Among others, the draft Rules state:
“When required by lawful order, the intermediary shall, within 72 hours of communication, provide such information or assistance as asked for by any government agency or assistance concerning security of the State or cyber security; or investigation or detection or prosecution or prevention of offence(s); protective or cyber security and matters connected with or incidental thereto. Any such request can be made in writing or through electronic means stating clearly the purpose of seeking such information or any such assistance. The intermediary shall enable tracing out of such originator of information on its platform as may be required by government agencies who are legally authorised.”
Since a previous home ministry notification authorising 10 intelligence and security agencies to intercept data on computers, mobile devices, and servers caused uproar, the Government gave a longer reaction time to stakeholders on this one.

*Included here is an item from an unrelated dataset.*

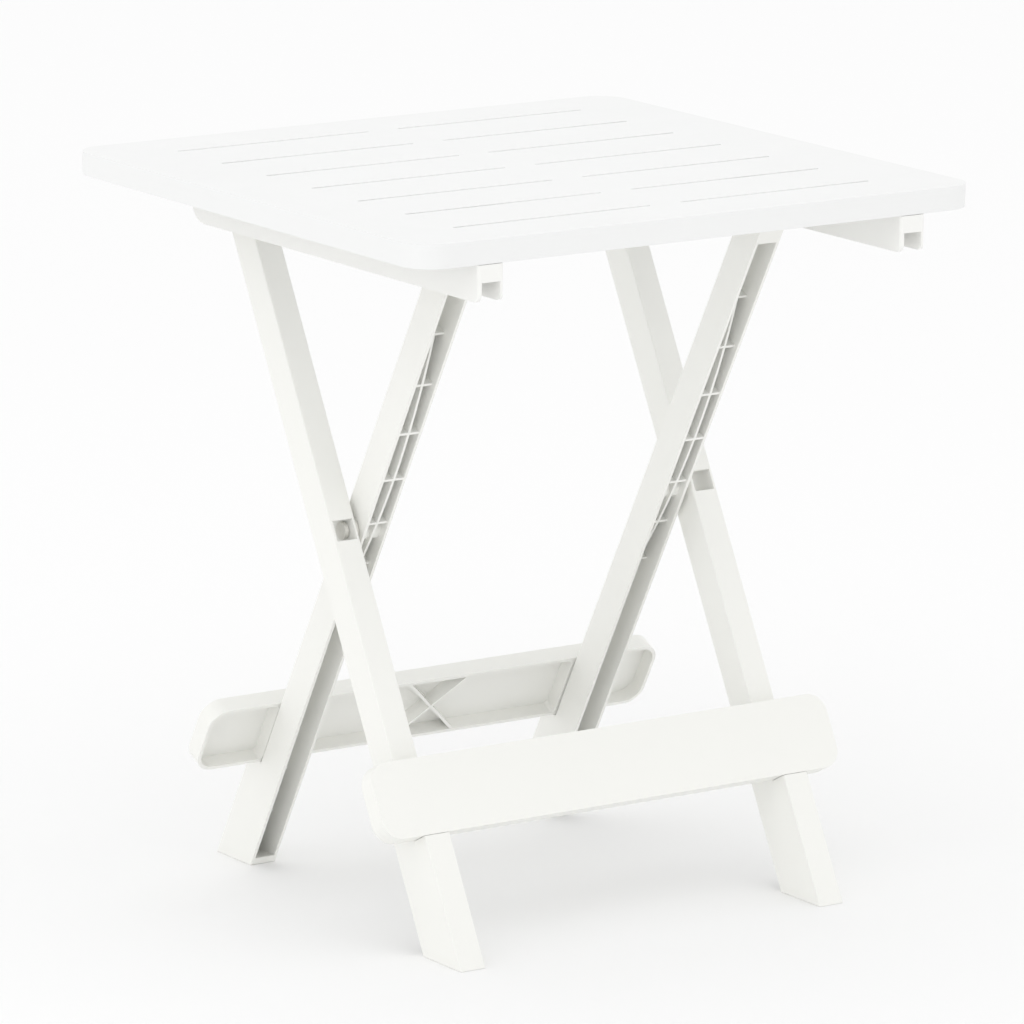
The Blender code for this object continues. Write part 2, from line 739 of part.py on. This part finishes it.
def inner_leg(label, side):
    name = f"inner_leg_{label}"
    near, far = INNER_LEG
    piece = leg(name, INNER_LEG, side, INNER_FRAME)
    low, high = x_range(side, near + LEG_WALL / 2, far - LEG_WALL / 2)
    boss = cylinder((0, 0, CROSSING_Z), "X", PIVOT_BOSS_RADIUS, low, high)
    combine(piece, boss, "UNION", f"{name}_boss")
    low, high = x_range(side, near + BLIND_END - GAP, far + CUT)
    bore = cylinder((0, 0, CROSSING_Z), "X", PIVOT_PIN_RADIUS + RUN, low, high)
    low, high = x_range(side, near - CUT, far - BLIND_END + GAP)
    top_bore = cylinder((0, -TOP_PIN_Y, PIN_LINE_Z), "X", HINGE_PIN_RADIUS + RUN, low, high)
    combine(piece, gather([bore, top_bore]), "DIFFERENCE", f"{name}_bores")
    return finish(piece, WHITE["frame_plastic"], (0, 0, CROSSING_Z))


# ---------------------------------------------------------------- crossbars


def cross_outline(middle, half_rise):
    """Two crossing ribs, from corner to corner of a crossbar's middle."""
    slope = math.atan2(half_rise, BAR_CROSS_HALF)
    tip = Vector((BAR_CROSS_HALF, half_rise))
    aside = Vector((-math.sin(slope), math.cos(slope))) * RIB / 2
    quarter = [
        Vector((RIB / 2 / math.sin(slope), 0)),
        tip - aside,
        tip + aside,
        Vector((0, RIB / 2 / math.cos(slope))),
    ]
    outline = []
    for right, up in ((1, 1), (-1, 1), (-1, -1), (1, -1)):
        run = quarter if right == up else quarter[::-1]
        outline += [(right * point.x, middle + up * point.y) for point in run[:-1]]
    return outline


def crossbar(name, span, frame, pivot):
    """A board across two legs: closed outward, hollow inward, with an X-shaped stiffener."""
    turned = frame @ Matrix(((0, 0, 1, 0), (0, 1, 0, 0), (1, 0, 0, 0), (0, 0, 0, 1)))
    bottom = -BAR_BOTTOM_FROM_PIN
    top = -BAR_TOP_FROM_PIN
    back = HALF_DEPTH + BAR_BACK_CLEARANCE
    outline = rectangle(-BAR_HALF_LENGTH, BAR_HALF_LENGTH, bottom, top, BAR_CORNER_RADIUS, 8)
    piece = to_object(prism("bar", outline, back, BAR_FACE, turned), name, PARTS)
    inner_radius = BAR_CORNER_RADIUS - BAR_WALL
    bays = [
        rectangle(
            -span[0] + OVERLAP,
            span[0] - OVERLAP,
            bottom + BAR_WALL,
            top - BAR_WALL,
            0.004,
            4,
        )
    ]
    for side in SIDES.values():
        low, high = x_range(side, span[1] - OVERLAP, BAR_HALF_LENGTH - BAR_WALL)
        radii = [0.003, inner_radius, inner_radius, 0.003]
        if side < 0:
            radii = [inner_radius, 0.003, 0.003, inner_radius]
        corners = [
            (low, bottom + BAR_WALL),
            (high, bottom + BAR_WALL),
            (high, top - BAR_WALL),
            (low, top - BAR_WALL),
        ]
        bays.append(rounded_outline(corners, radii, 6))
    hollow = gather(prism("bay", bay, back - CUT, BAR_FACE - LEG_SKIN, turned) for bay in bays)
    combine(piece, hollow, "DIFFERENCE", f"{name}_bays")
    stiffener = prism(
        "cross",
        cross_outline((bottom + top) / 2, (BAR_HEIGHT - BAR_WALL) / 2),
        back + OVERLAP / 2,
        BAR_FACE - LEG_SKIN / 2,
        turned,
    )
    combine(piece, stiffener, "UNION", f"{name}_cross")
    for label, side in SIDES.items():
        low, high = x_range(side, *span)
        pad = box(
            HALF_DEPTH + GAP,
            back + OVERLAP,
            bottom + BAR_WALL,
            top - BAR_WALL,
            low + 2 * OVERLAP,
            high - 2 * OVERLAP,
            frame,
        )
        combine(piece, pad, "UNION", f"{name}_pad_{label}")
        fixed = pegs(low, high, 0, HALF_DEPTH - PEG_LENGTH + GAP, back + OVERLAP, frame)
        combine(piece, gather(fixed), "UNION", f"{name}_pegs_{label}")
    return finish(piece, WHITE["frame_plastic"], pivot)


# ---------------------------------------------------------------- pins and spacers


def headed_pin(name, axis_place, shank, head, material):
    """A pin along X. shank and head are (radius, near, far), side by side."""
    side = 1 if name.endswith("right") else -1
    radius, near, far = head
    low, high = x_range(side, near, far)
    piece = to_object(cylinder(axis_place, "X", radius, low, high), name, PARTS)
    radius, near, far = shank
    low, high = x_range(side, near, far)
    combine(piece, cylinder(axis_place, "X", radius, low, high), "UNION", f"{name}_shank")
    return finish(piece, material, axis_place)


def pivot_pin(label):
    """Fixed in the inner leg, with its head behind the outer leg's inner wall."""
    head_near = OUTER_LEG[0] + LEG_WALL + GAP
    start = INNER_LEG[0] + BLIND_END
    return headed_pin(
        f"pivot_pin_{label}",
        (0, 0, CROSSING_Z),
        (PIVOT_PIN_RADIUS, start, head_near + PIVOT_HEAD / 2),
        (PIVOT_HEAD_RADIUS, head_near, head_near + PIVOT_HEAD),
        WHITE["pin_plastic"],
    )


def hinge_pin(label):
    head_far = HOOK_INNER_X - GAP
    end = INNER_LEG[1] - BLIND_END
    return headed_pin(
        f"hinge_pin_{label}",
        (0, -TOP_PIN_Y, PIN_LINE_Z),
        (HINGE_PIN_RADIUS, head_far - HINGE_HEAD / 2, end),
        (HINGE_HEAD_RADIUS, head_far - HINGE_HEAD, head_far),
        WHITE["pin_plastic"],
    )


def guide_pin(label):
    head_near = RAIL_INNER_X + RAIL_WALL + GAP
    start = OUTER_LEG[0] + BLIND_END
    return headed_pin(
        f"guide_pin_{label}",
        (0, TOP_PIN_Y, PIN_LINE_Z),
        (GUIDE_PIN_RADIUS, start, head_near + GUIDE_HEAD / 2),
        (GUIDE_HEAD_RADIUS, head_near, head_near + GUIDE_HEAD),
        WHITE["pin_plastic"],
    )


def pivot_spacer(label, side):
    low, high = x_range(side, INNER_LEG[1] + GAP, OUTER_LEG[0] - GAP)
    centre = (0, 0, CROSSING_Z)
    name = f"pivot_spacer_{label}"
    piece = to_object(cylinder(centre, "X", SPACER_RADIUS, low, high), name, PARTS)
    bore = cylinder(centre, "X", PIVOT_PIN_RADIUS + RUN, low - CUT, high + CUT)
    combine(piece, bore, "DIFFERENCE", f"{name}_bore")
    return finish(piece, WHITE["pin_plastic"], centre)


# ---------------------------------------------------------------- the whole table

tabletop()
for side_label, side_sign in SIDES.items():
    side_rail(side_label, side_sign)
    hinge_bracket(side_label, side_sign)
    for number, y in enumerate(SCREW_ROWS):
        screw(
            f"rail_screw_{side_label}_{number + 1}",
            (side_sign * RAIL_MIDDLE_X, y, 0),
            RAIL_ROOF_Z - GAP,
        )
    for number, spot in enumerate(bracket_screw_places(side_sign)):
        screw(
            f"bracket_screw_{side_label}_{number + 1}",
            spot,
            RIB_BOTTOM_Z - GAP - BRACKET_PLATE - GAP,
        )
    outer_leg(side_label, side_sign)
    inner_leg(side_label, side_sign)
    pivot_pin(side_label)
    hinge_pin(side_label)
    guide_pin(side_label)
    pivot_spacer(side_label, side_sign)
crossbar("front_crossbar", OUTER_LEG, OUTER_FRAME, (0, TOP_PIN_Y, PIN_LINE_Z))
crossbar("rear_crossbar", INNER_LEG, INNER_FRAME, (0, 0, CROSSING_Z))
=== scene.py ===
"""Looks of the folding picnic table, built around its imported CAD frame."""

import json
import math

import bmesh
import bpy
from mathutils import Matrix, Vector

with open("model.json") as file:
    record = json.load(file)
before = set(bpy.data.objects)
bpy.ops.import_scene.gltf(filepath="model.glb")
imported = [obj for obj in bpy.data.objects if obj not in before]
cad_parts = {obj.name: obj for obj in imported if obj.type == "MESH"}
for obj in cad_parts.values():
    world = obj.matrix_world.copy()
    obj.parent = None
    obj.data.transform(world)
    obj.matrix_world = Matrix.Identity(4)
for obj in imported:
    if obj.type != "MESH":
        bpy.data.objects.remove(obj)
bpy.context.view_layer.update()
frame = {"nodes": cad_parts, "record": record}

# ---------------------------------------------------------------- values

# Scales of the noise in the plastic, in waves per metre.
BLOTCH_SCALE = 9.0
SMEAR_SCALE = 35.0
WAVE_SCALE = 14.0
FINE_GRAIN_SCALE = 1800.0
PIN_GRAIN_SCALE = 2400.0
GRAIN_DEPTH = 0.00002
WAVE_DEPTH = 0.0006
GRAIN_STRENGTH = 0.35
WAVE_STRENGTH = 0.25
PLASTIC_SPECULAR = 0.45
DARKER = 0.985  # share of a plastic's colour in its darker blotches
LIGHTER = 1.012
SMOOTHER = 0.05  # off the roughness of a plastic
ROUGHER = 0.07

STEEL_DARK = (0.55, 0.56, 0.58, 1.0)
STEEL_LIGHT = (0.70, 0.70, 0.68, 1.0)
STEEL_COLOUR_SCALE = 400.0
STEEL_MARK_SCALE = 900.0
STEEL_ROUGHNESS = (0.25, 0.42)

# Sockets of a Mix node that mixes colours.
MIX_A = 6
MIX_B = 7
MIX_RESULT = 2

# The middle of a noise texture's values, which is mapped to a range.
NOISE_LOW = 0.3
NOISE_HIGH = 0.7

EDGE_WIDTH = {
    "top": 0.0006,
    "rails": 0.0006,
    "frames": 0.0007,
    "pins": 0.00025,
    "screws": 0.0003,
}
EDGE_SEGMENTS = 2
EDGE_ANGLE = math.radians(40)
FLAT_ANGLE = math.radians(0.5)
WELD_DISTANCE = 0.000002
TRIANGULATED = "front_crossbar"  # or the bevel turns the floor of a pocket over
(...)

While the Government’s efforts to reign in the internet and social media – much in contrast to the fundamental premises on which these are designed – are nothing new, one wonders what would happen to intermediaries if they are ever called upon to handover information or assistance of a nature that they are ill-equipped to even store, let alone handover. Even a law-abiding intermediary would be hard-pressed to think of all the types of information that might fall under a description as vague as “information concerning cyber security…matters connected with or incidental thereto”. It is hoped that stakeholders take due notice of such draft rules and regulations and make known their difficulty in complying with them. And in parting, let’s mention the Draft Personal Data Protection Bill, which generated much discussion and debate, but has not been presented before Parliament in the current session. With general elections around the corner, and a veritable sea of representations and suggestions having been made to MeitY in response to its invitation of comments from the public, the date of the Bill’s passing into law, as well as its final form, remain matters of speculation. 2019 promises to be an interesting year for privacy and data protection!